The UK’s biggest retailer said pre-tax profits slid to £825 million for the 12 months to February, compared with £1.03bn the previous year.
Those earnings were weighed down by almost £900m in Covid-related costs and the supermarket giant’s decision to hand £585m in business rates relief back to governments on both side of the Border.
It had benefited from a jump in demand for groceries during the pandemic, with more meals eaten at home amid restrictions on the hospitality sector and changes to working habits.
Group sales excluding fuel increased by 7 per cent to £53.4bn for the year, buoyed by soaring online sales.
Online sales leapt 77 per cent to £6.3bn in the UK as the retailer doubled delivery capacity to meet rising demand from housebound customers.
Chief executive Ken Murphy said: “Tesco has shown incredible strength and agility throughout the pandemic. By putting our customers and colleagues first, we have built a stronger business.
“While the pandemic is not yet over, we’re well-placed to build on the momentum in our business.
“We have strengthened our brand, increased customer satisfaction and improved value perception.”
The Edinburgh-based Tesco Bank operation posted a full-year operating loss of £175m, compared with a profit of £193m a year earlier as a result of a £295m goodwill impairment charge.
The group held the full-year dividend at 9.15p per share.
Donald Brown, senior investment manager at Brewin Dolphin, said: “Tesco’s results reflect the sometimes tricky position that supermarkets found themselves in over the last year.
“Although they have largely been able to trade through the last 12 months, this has come with significant extra costs; in Tesco’s case, leading to profits dropping by around one-fifth.
“The dividend remaining protected, albeit unchanged from last year, is a positive sign and suggests management are relatively confident in the medium-term outlook.”
He added: “Tesco Bank remains a drag on performance and Booker will take time to return to pre-pandemic levels of activity, but there is generally good momentum across the business which places Tesco well for the recovery.”
Ross Hindle, an analyst at Third Bridge, noted: “Despite a strong top-line performance, expensive social distancing measures and additional staff meant Tesco incurred £892m in UK Covid-19 related costs.
“Despite some home delivery hiccups Tesco held onto its market share during the pandemic, and should benefit as the UK economy continues to open up.

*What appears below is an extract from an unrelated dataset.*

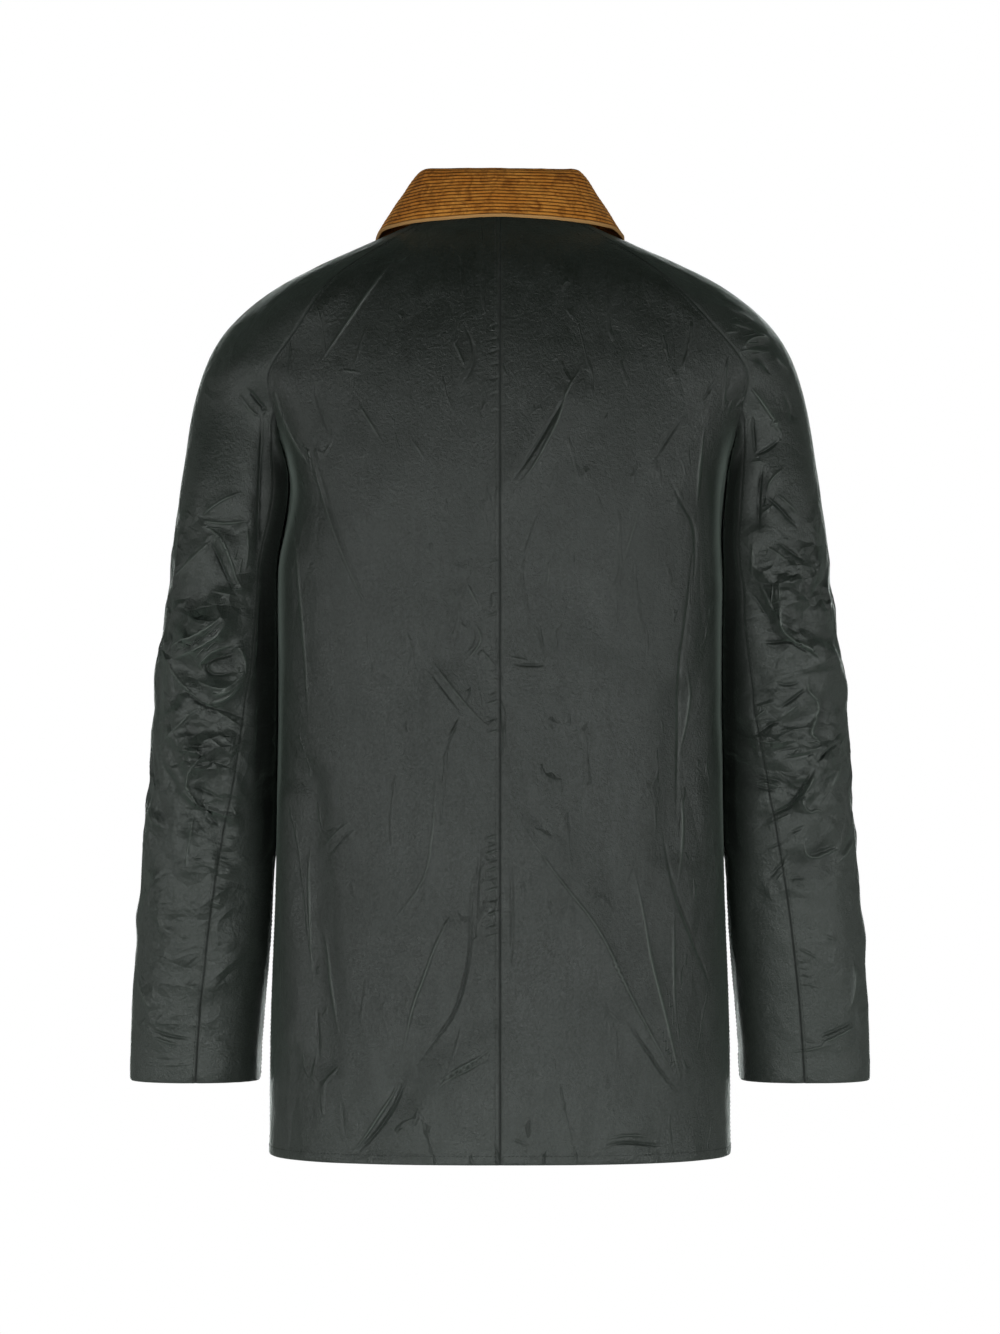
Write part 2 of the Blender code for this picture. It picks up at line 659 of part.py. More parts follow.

“Tesco is also expected to open 25 fulfilment centres over the next three years, doubling its online capacity to three million delivery slots per week, improving the group’s omnichannel presence.”
Amisha Chohan, equity research analyst at Quilter Cheviot, added: “The next decade for Tesco and the whole retail and supermarket industry is about online.
“The 2010s was all about the growth in discounters, but with these now established Tesco will look to leverage its online capabilities to quash any further growth in the likes of Lidl and Aldi.”